La métropole et le Heidiland

Plus la Suisse s’enrichit en s’intégrant au système-monde, plus elle semble regretter une sorte d’âge d’or révolu où règne le citoyen-soldat, ce paysan modeste aux bras noueux. Le rôle joué par la SSR dans ce glissement n’est pas anodin, comme on a pu le voir le week-end dernier à l’occasion de la fête fédérale de lutte. Petit décryptage.

On l’a appris la semaine passée, la Suisse continue de croître. Fin 2012, nous étions 8'039'100 à habiter la Suisse, soit 84'400 de plus que l’année précédente. Une croissance autant due à un regain de la natalité qu’à une immigration qui ne se tarit pas, et pour cause : la même semaine, on apprenait que l’emploi, en Suisse, continuait de progresser malgré la crise qui plomble l'économie mondiale depuis 2008. Au milieu de l'année, il y avait en Suisse 4'166'400 emplois dans les secteurs secondaire et tertiaire, soit 183'800 de plus que juste avant l'éclatement de la crise financière, à l'automne 2008. Et ces emplois sont avant tout gagnés dans des branches porteuses de l'économie tertiaire, notamment dans la recherche, les services supérieurs, l'enseignement et la santé. Le chômage y reste bas, le PIB progresse. Bref, la Suisse, boostée par ses métropoles, de plus en plus mondialisée et sachant profiter, ô combien, de cet état de fait, constitue au sein d'une Europe qui se remet difficilement de la crise, un îlot de prospérité presqu'insolente, et – ose-t-on le dire? – assez largement indépendant de son secteur financier. 

Dans le même temps, on voit clairement renaître – en tous cas, c'est le sentiment du quadragénaire qui écrit ces lignes – une envie de retour aux racines, qui se manifeste tout particulièrement dans la programmation de notre chaîne de télévision nationale, ou en tous cas romande. Depuis quelques années, on voit apparaître sur nos lucarnes toute une série d'émissions glorifiant un passé largement mythologique. Ce fut d'abord, il y a dix ans, le Mayen 1903. Puis, l'invasion des Musikantenstadl, dont on se demande bien à quel besoin ils répondent sur une chaîne francophone, puisqu'ils sont diffusés en même temps sur la SF. Depuis quelques années, on impose au téléspectateur romand la finale des combats de reines à Aproz, affaire strictement valaisanne qui pourrait parfaitement avoir droit de cité sur Canal9. Et depuis 2010, la fête fédérale de lutte se voit gratifiée d'un traitement médiatique à peu près égal à celui des jeux olympiques pour ce qui est de l'édition 2013 qui s'est tenue le week-end dernier à Berthoud. Toutes ces émissions ont en commun de glorifier une Suisse largement mythologique, en tous cas devenue ultra-minoritaire, perpétuant l'image d'une Suisse agricole et autosuffisante, menant sa propre vie, chantant sa propre musique et jouant à ses propres jeux, entre elle, comme à l'écart du monde – et qui est à mille lieues de la Suisse qui gagne, ici et maintenant.

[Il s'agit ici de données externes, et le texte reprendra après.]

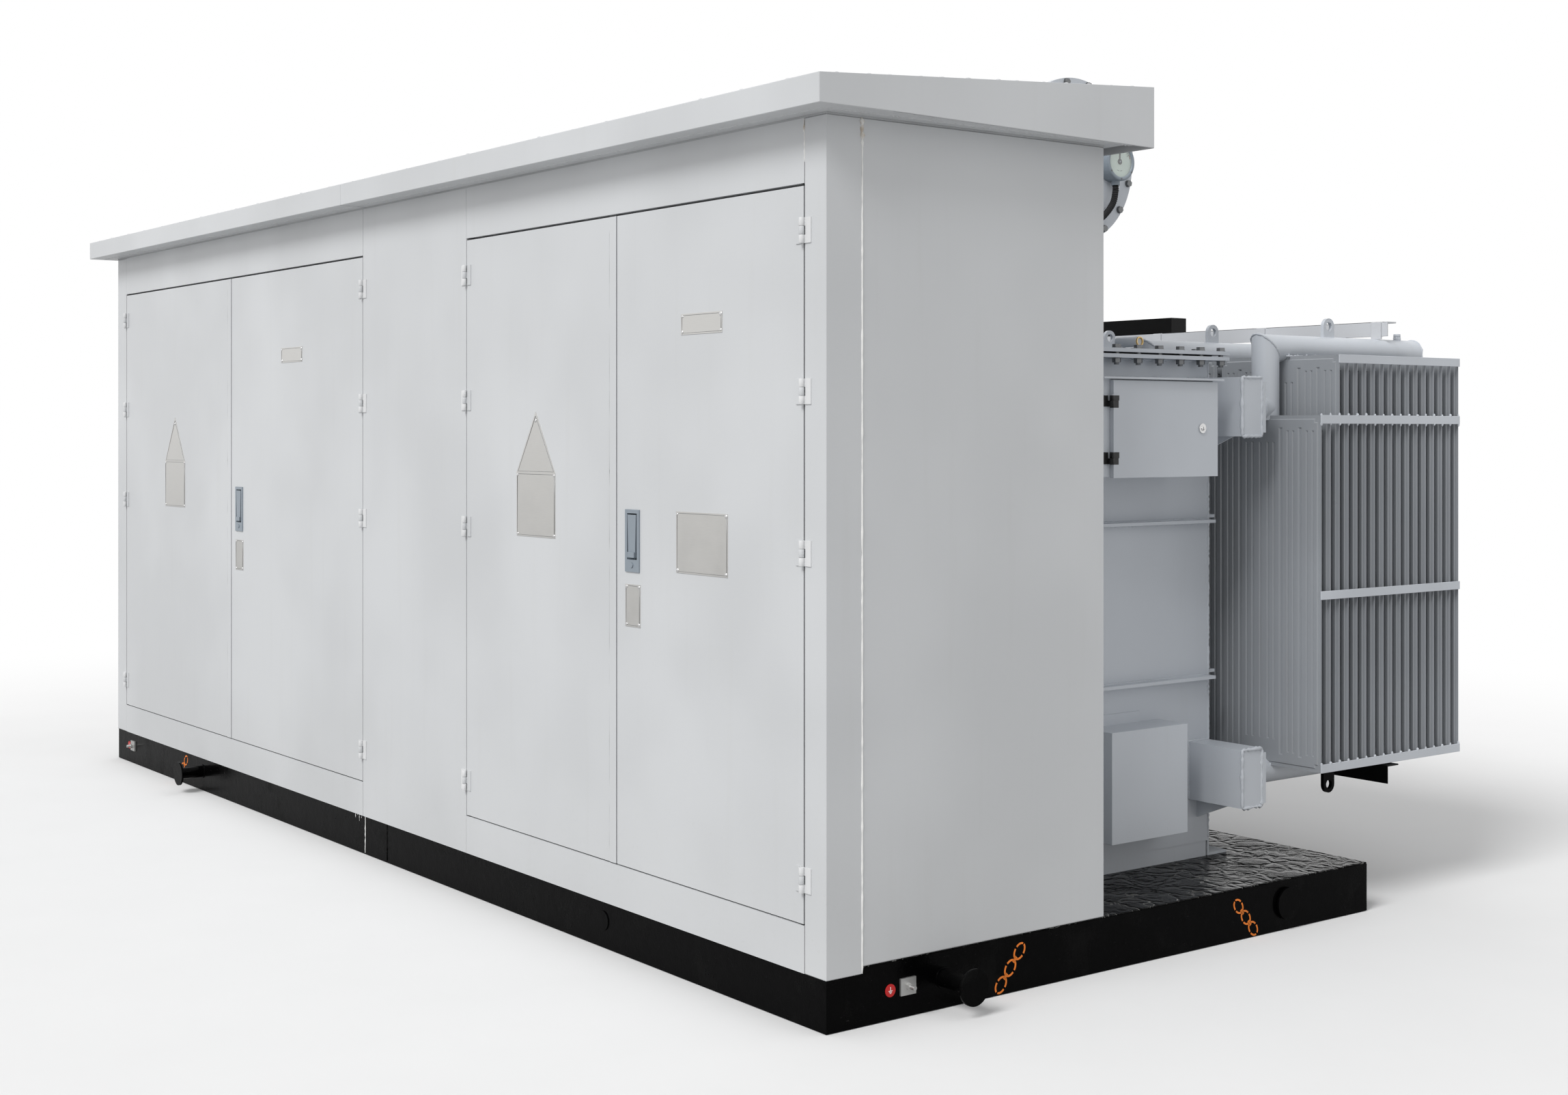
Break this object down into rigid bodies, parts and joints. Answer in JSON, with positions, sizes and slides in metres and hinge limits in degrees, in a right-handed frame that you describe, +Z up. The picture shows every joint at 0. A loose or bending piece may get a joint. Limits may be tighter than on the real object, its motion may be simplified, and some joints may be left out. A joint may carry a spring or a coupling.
{
  "type": "pad-mounted transformer",
  "caption": "Skid-mounted outdoor transformer: sheet-steel switchgear enclosure with hinged door pairs in front, oil tank, panel radiators and conservator behind.",
  "frame": {"origin": "centre of the skid underside, on the ground plane", "axes": "+X along the front to its right-hand end, +Y from the doors to the radiators, +Z up"},
  "size_m": [5.64, 2.912, 2.662],
  "materials": {
    "enclosure_paint": "satin textured light grey powder coat",
    "tank_paint": "satin mid grey paint",
    "black_paint": "glossy black chassis paint, wrinkled on the deck",
    "zinc": "galvanised",
    "rubber": "matte",
    "plate_aluminium": "satin sheet",
    "handle_blue_grey": "semi-gloss zinc casting",
    "core_steel": "laminated sheet edge",
    "copper": "bare copper",
    "porcelain": "brown glaze",
    "breaker_case": "moulded case",
    "knob_red": "gloss red",
    "chrome_lock": "polished"
  },
  "bodies": {
    "base": {"skid_frame": "black_paint", "deck_plate": "black_paint", "lift_sleeves": "black_paint", "earth_terminals": "zinc", "corner_posts": "enclosure_paint", "centre_panel": "enclosure_paint", "door_rails": "enclosure_paint", "end_panels": "enclosure_paint", "rear_panel": "enclosure_paint", "partition": "enclosure_paint", "roof_panels": "enclosure_paint", "rubber_seals": "rubber", "hinge_frame_leaves": "enclosure_paint", "tank": "tank_paint", "tank_cover": "tank_paint", "tank_bolts": "zinc", "core": "core_steel", "windings": "copper", "hv_bushings": "porcelain", "lv_bushings": "porcelain", "lv_busbars": "copper", "lv_breaker": "breaker_case", "load_switch": "breaker_case", "tap_changer": "tank_paint", "radiators": "tank_paint", "radiator_braces": "tank_paint", "conservator": "tank_paint", "conservator_cover": "tank_paint", "oil_gauge": "handle_blue_grey", "gauge_conduit": "rubber", "control_box": "tank_paint", "cable_cover_box": "tank_paint"},
    "front_pin_body": {"lift_pin_front": "black_paint"},
    "rear_pin_body": {"lift_pin_rear": "black_paint"},
    "right_front_pin_body": {"lift_pin_right_front": "black_paint"},
    "right_rear_pin_body": {"lift_pin_right_rear": "black_paint"},
    "left_front_pin_body": {"lift_pin_left_front": "black_paint"},
    "left_rear_pin_body": {"lift_pin_left_rear": "black_paint"},
    "lv_right_door": {"door_lv_right": "enclosure_paint", "plates_lv_right": "plate_aluminium", "handle_plate_lv": "handle_blue_grey"},
    "lv_left_door": {"door_lv_left": "enclosure_paint", "plates_lv_left": "plate_aluminium"},
    "hv_right_door": {"door_hv_right": "enclosure_paint", "plates_hv_right": "plate_aluminium", "handle_plate_hv": "handle_blue_grey"},
    "hv_left_door": {"door_hv_left": "enclosure_paint", "plates_hv_left": "plate_aluminium"},
    "lv_lever": {"handle_lever_lv": "handle_blue_grey"},
    "hv_lever": {"handle_lever_hv": "handle_blue_grey"},
    "lv_button": {"lock_button_lv": "handle_blue_grey"},
    "hv_button": {"lock_button_hv": "handle_blue_grey"},
    "lv_lock_bar": {"lock_bar_lv": "zinc"},
    "hv_lock_bar": {"lock_bar_hv": "zinc"},
    "breaker_knob_body": {"breaker_knob": "knob_red"},
    "switch_knob_body": {"switch_knob": "knob_red"},
    "handwheel_body": {"tap_handwheel": "knob_red"},
    "pointer_body": {"gauge_pointer": "black_paint"},
    "control_door": {"control_box_door": "tank_paint"},
    "cam_lock_body": {"cam_lock": "chrome_lock"}
  },
  "joints": [
    {"name": "front_pin_slide", "type": "slide", "parent": "base", "child": "front_pin_body", "axis": [0, -1, 0], "range_m": [-0.095, 0]},
    {"name": "rear_pin_slide", "type": "slide", "parent": "base", "child": "rear_pin_body", "axis": [0, 1, 0], "range_m": [-0.095, 0]},
    {"name": "right_front_pin_slide", "type": "slide", "parent": "base", "child": "right_front_pin_body", "axis": [1, 0, 0], "range_m": [-0.111, 0]},
    {"name": "right_rear_pin_slide", "type": "slide", "parent": "base", "child": "right_rear_pin_body", "axis": [1, 0, 0], "range_m": [0, 0.111]},
    {"name": "left_front_pin_slide", "type": "slide", "parent": "base", "child": "left_front_pin_body", "axis": [-1, 0, 0], "range_m": [-0.111, 0]},
    {"name": "left_rear_pin_slide", "type": "slide", "parent": "base", "child": "left_rear_pin_body", "axis": [-1, 0, 0], "range_m": [0, 0.111]},
    {"name": "lv_right_door_hinge", "type": "hinge", "parent": "base", "child": "lv_right_door", "pos_m": [2.608, -1.108, 1.214], "axis": [0, 0, 1], "range_deg": [0, 110]},
    {"name": "lv_left_door_hinge", "type": "hinge", "parent": "base", "child": "lv_left_door", "pos_m": [0.771, -1.108, 1.214], "axis": [0, 0, -1], "range_deg": [0, 110]},
    {"name": "hv_right_door_hinge", "type": "hinge", "parent": "base", "child": "hv_right_door", "pos_m": [-0.027, -1.108, 1.214], "axis": [0, 0, 1], "range_deg": [0, 110]},
    {"name": "hv_left_door_hinge", "type": "hinge", "parent": "base", "child": "hv_left_door", "pos_m": [-2.578, -1.108, 1.214], "axis": [0, 0, -1], "range_deg": [0, 110]},
    {"name": "lv_lever_hinge", "type": "hinge", "parent": "lv_right_door", "child": "lv_lever", "pos_m": [1.7925, -1.097, 1.28], "axis": [-1, 0, 0], "range_deg": [0, 60]},
    {"name": "lv_button_slide", "type": "slide", "parent": "lv_right_door", "child": "lv_button", "axis": [0, 1, 0], "range_m": [0, 0.003], "stiffness_N_per_m": 400},
    {"name": "lv_lock_bar_slide", "type": "slide", "parent": "lv_right_door", "child": "lv_lock_bar", "axis": [0, 0, 1], "range_m": [0, 0.02]},
    {"name": "hv_lever_hinge", "type": "hinge", "parent": "hv_right_door", "child": "hv_lever", "pos_m": [-1.1995, -1.097, 1.28], "axis": [-1, 0, 0], "range_deg": [0, 60]},
    {"name": "hv_button_slide", "type": "slide", "parent": "hv_right_door", "child": "hv_button", "axis": [0, 1, 0], "range_m": [0, 0.003], "stiffness_N_per_m": 400},
    {"name": "hv_lock_bar_slide", "type": "slide", "parent": "hv_right_door", "child": "hv_lock_bar", "axis": [0, 0, 1], "range_m": [0, 0.02]},
    {"name": "breaker_knob_turn", "type": "hinge", "parent": "base", "child": "breaker_knob_body", "pos_m": [1.473, -0.576, 0.875], "axis": [0, -1, 0], "range_deg": [0, 90]},
    {"name": "switch_knob_turn", "type": "hinge", "parent": "base", "child": "switch_knob_body", "pos_m": [-0.7, -0.403, 1.33], "axis": [0, -1, 0], "range_deg": [0, 90]},
    {"name": "tap_handwheel_turn", "type": "hinge", "parent": "base", "child": "handwheel_body", "pos_m": [0.298, -0.236, 1.18], "axis": [0, -1, 0], "range_deg": [0, 120]},
    {"name": "gauge_pointer_turn", "type": "hinge", "parent": "base", "child": "pointer_body", "pos_m": [2.205, 0.4895, 2.397], "axis": [1, 0, 0], "range_deg": [-60, 60]},
    {"name": "control_box_door_hinge", "type": "hinge", "parent": "base", "child": "control_door", "pos_m": [2.537, 0.107, 1.5395], "axis": [0, 0, -1], "range_deg": [0, 110]},
    {"name": "cam_lock_turn", "type": "hinge", "parent": "control_door", "child": "cam_lock_body", "pos_m": [2.535, 0.5, 1.54], "axis": [1, 0, 0], "range_deg": [0, 90]}
  ],
  "couplings": [
    {"joint": "lv_lock_bar_slide", "follows": "lv_lever_hinge", "m_per_rad": 0.019},
    {"joint": "hv_lock_bar_slide", "follows": "hv_lever_hinge", "m_per_rad": 0.019}
  ]
}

On est en droit de douter qu'il s'agisse là d'une réelle demande de la part du public .- en tous cas, ce week-end, le ras-le-bol de nombre de téléspectateurs était lisible sur les réseaux sociaux. On se demande donc bien à quoi joue la SSR, qui chapeaute forcément tout cela, lorsqu'elle donne cette orientation de plus en plus patriotique à ses programmes, en se servant pour cela d'une redevance très largement payée par les populations métropolitaines. Faut-il vraiment que la Suisse s'abreuve à une version édulcorée de sa mythologie nationale, plutôt qu'en raffermissant sa confiance en l'avenir en se basant sur ses forces actuelles – des forces largement démontrées pour qui prend la peine de lire les communiqués de notre Office de Statistiques?

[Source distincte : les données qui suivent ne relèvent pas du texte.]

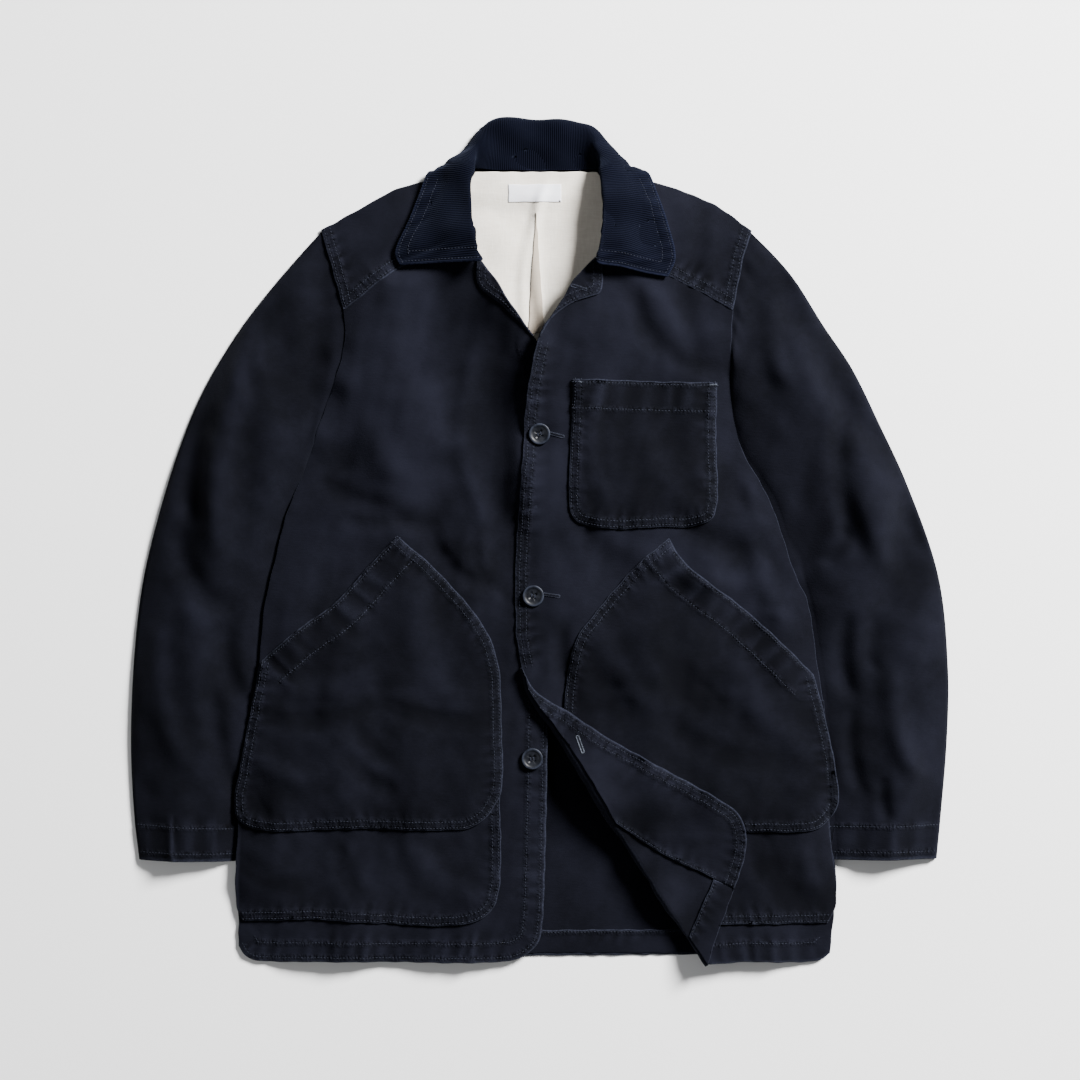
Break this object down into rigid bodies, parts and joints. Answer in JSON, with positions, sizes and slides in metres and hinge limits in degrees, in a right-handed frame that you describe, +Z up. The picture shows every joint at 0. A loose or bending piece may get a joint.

A l'heure où de nombreux défis nous attendent sur la scène internationale, à quelle Suisse la SSR nous fait-elle rêver? Et avec quels risques?

Pierre Dessemontet

Pierre Dessemontet est docteur en géographie économique, syndic d'Yverdon-les-Bains, député au Grand Conseil vaudois, et vice-président du Parti Socialiste Vaudois.